The Red Book, by Barbara Lehman

(Ages 3-6)

"The Red Book," by Barbara Lehman

Children’s authors are advised to leave open questions in the text, so that part of the narrative can be conveyed through the pictures.  In The Red Book, illustrator, Barbara Lehman, goes one better, by dispensing with words altogether and telling an entire story through pictures.

When I spotted The Red Book in a shop a few years back, I was instantly drawn (pardon the pun) to the striking jacket design, just as the young heroine of the story is drawn (ouch!) to a glinting red volume half buried in a snow bank on a busy urban street.   She opens the book to discover a sequence of illustrations depicting a solitary boy walking along a tropical beach towards . . . a red book, half buried in the sand.


The complex plot that follows is communicated seamlessly, and Lehman uses ingenious devices to layer two intersecting through lines—the story of the children, and the story of the book itself.  When the girl sets off to find her friend, borne aloft by an oversized bunch of helium balloons, she accidentally drops her red book on the pavement.  The childrens’ reunion unfolds across the pages of the discarded tome, ruffled by the wind.  Just as the children greet one another, a gust blows the book shut.  A solitary cyclist retrieves the closed book from the pavement and tucks it under his arm—inviting readers to invent a sequel.

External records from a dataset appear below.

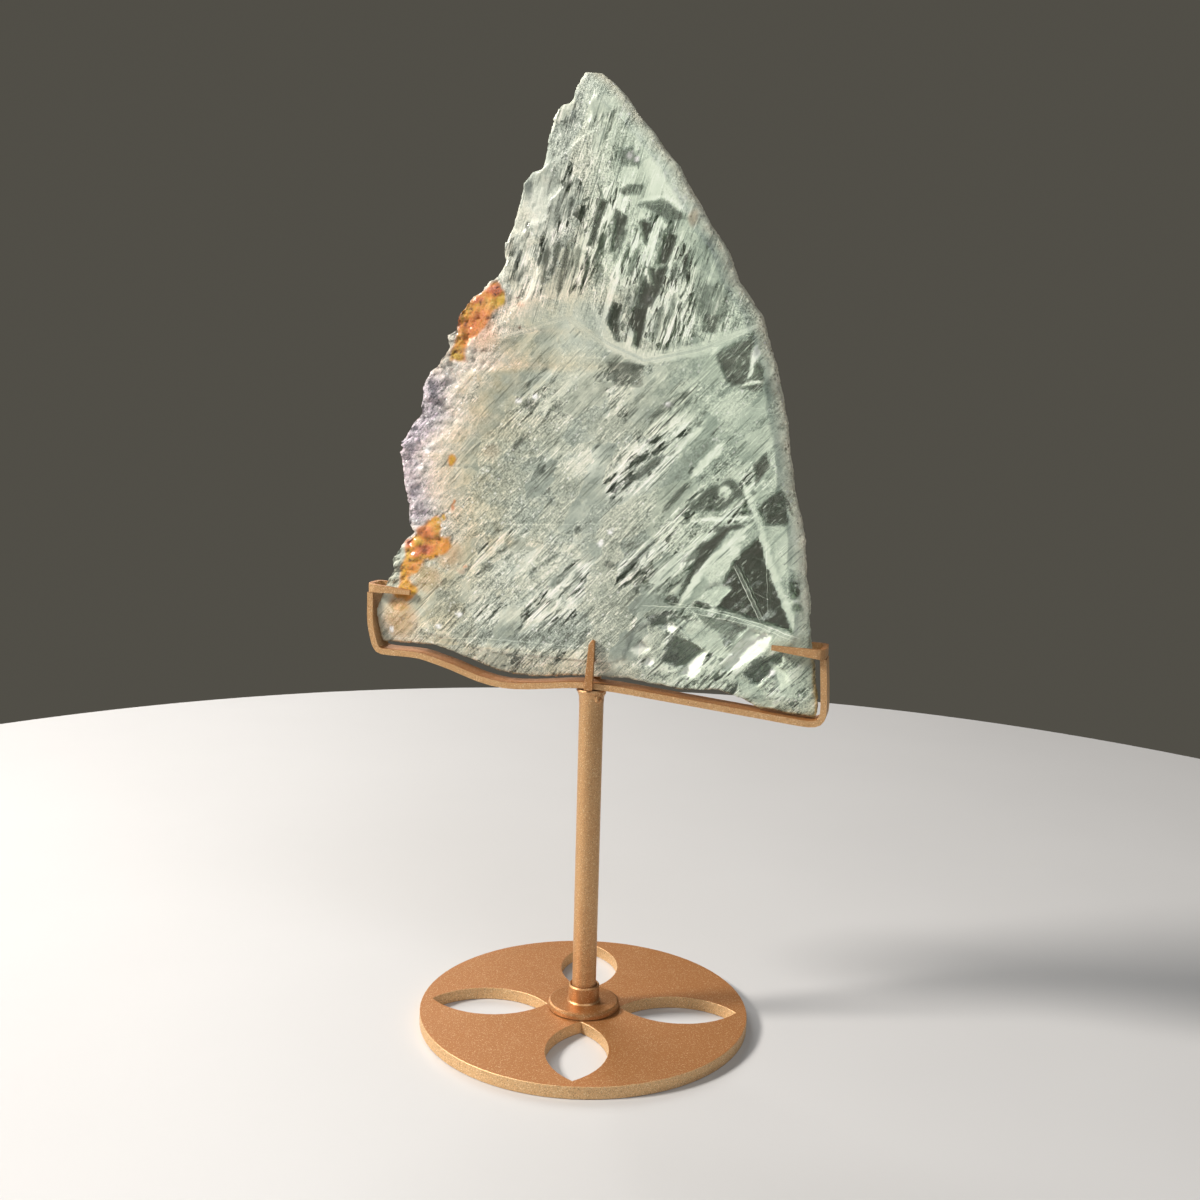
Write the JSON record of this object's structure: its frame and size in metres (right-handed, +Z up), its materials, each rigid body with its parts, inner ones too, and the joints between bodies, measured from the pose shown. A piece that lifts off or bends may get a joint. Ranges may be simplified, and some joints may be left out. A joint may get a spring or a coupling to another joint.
{
  "type": "fluorite slab on a metal stand",
  "caption": "Thin upright slab of pale green fluorite with a rough, cubic crust along one edge, held in a bent-strip cradle on a rod and a round pierced plate.",
  "frame": {"origin": "middle of the underside of the round plate, under the rod", "axes": "+Z up along the rod, -Y towards the viewer of the picture, +X to that viewer's right; the slab stands on edge and is turned 15 degrees about +Z, its right end towards the viewer"},
  "size_m": [0.151, 0.11, 0.3058],
  "materials": {
    "pale_fluorite": "polished front, rough cleaved back",
    "disc_paint": "fine metallic gold spray",
    "hub_paint": "fine metallic gold spray",
    "rod_paint": "fine metallic gold spray",
    "bar_paint": "fine metallic gold spray",
    "left_fork_paint": "fine metallic gold spray",
    "right_fork_paint": "fine metallic gold spray",
    "front_prong_paint": "fine metallic gold spray",
    "rear_prong_paint": "fine metallic gold spray"
  },
  "bodies": {
    "root": {"slab": "pale_fluorite", "base_disc": "disc_paint", "hub": "hub_paint", "rod": "rod_paint", "cradle_bar": "bar_paint", "left_fork": "left_fork_paint", "right_fork": "right_fork_paint", "front_prong": "front_prong_paint", "rear_prong": "rear_prong_paint"}
  },
  "joints": []
}
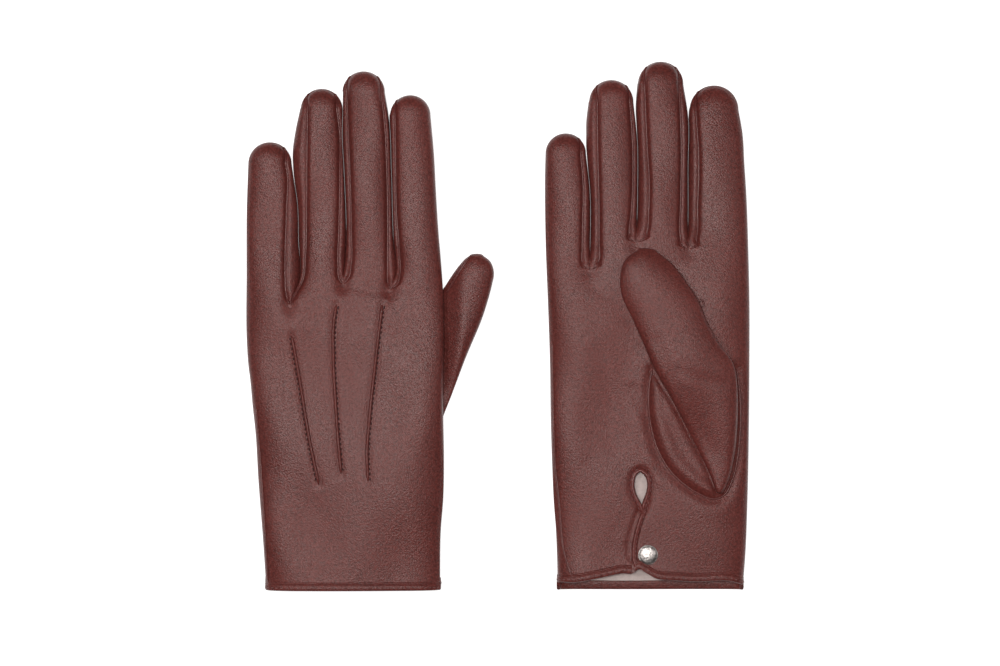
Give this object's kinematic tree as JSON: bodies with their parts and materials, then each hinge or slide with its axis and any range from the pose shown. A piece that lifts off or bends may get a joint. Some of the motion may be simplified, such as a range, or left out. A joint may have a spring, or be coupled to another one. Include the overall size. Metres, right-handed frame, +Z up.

Barbara Lehman has illustrated several wordless picture books in which gentle, inquisitive protagonists are transported across space and time by means of a box of memorabilia, a train, or a painting.  Her colouring-book style  graphics and bold, geometric forms contribute to a strongly marked style.  What distinguishes The Red Book from her other engrossingly whimsical works is the protagonists’ sense of yearning.  Their initial loneliness is palpable.  Without friendship, the girl’s bustling city and the boy’s sun-drenched beach are equally desolate.   Furthermore, as Lehman’s most complex story, The Red Book lends itself to numerous different retellings, from the point of view of various characters.


This book, which celebrates human connection, invites sharing and discussion precisely because we must supply the missing words.  I sometimes draft mental shopping lists while re-reading bedtime favourites, but The Red Book challenges me to engage, ask my children questions about the pictures, and find new approaches.  (First person narration?  Shall we role-play the different characters? What about an ad lib rap?)   It’s not just a story—it’s a workout.


Maybe its versatility explains why The Red Book has enjoyed a particularly long shelf life in our family.  We shared it with our son for years, and now he interprets it for his toddler sister.  Master Alistair’s version includes the telling line, “Math class was so boring that the girl said, ‘I think I’ll look at my new book.  The teacher won’t catch me if I pretend that I’m writing numbers.’”   When you open The Red Book, you never know what you may discover.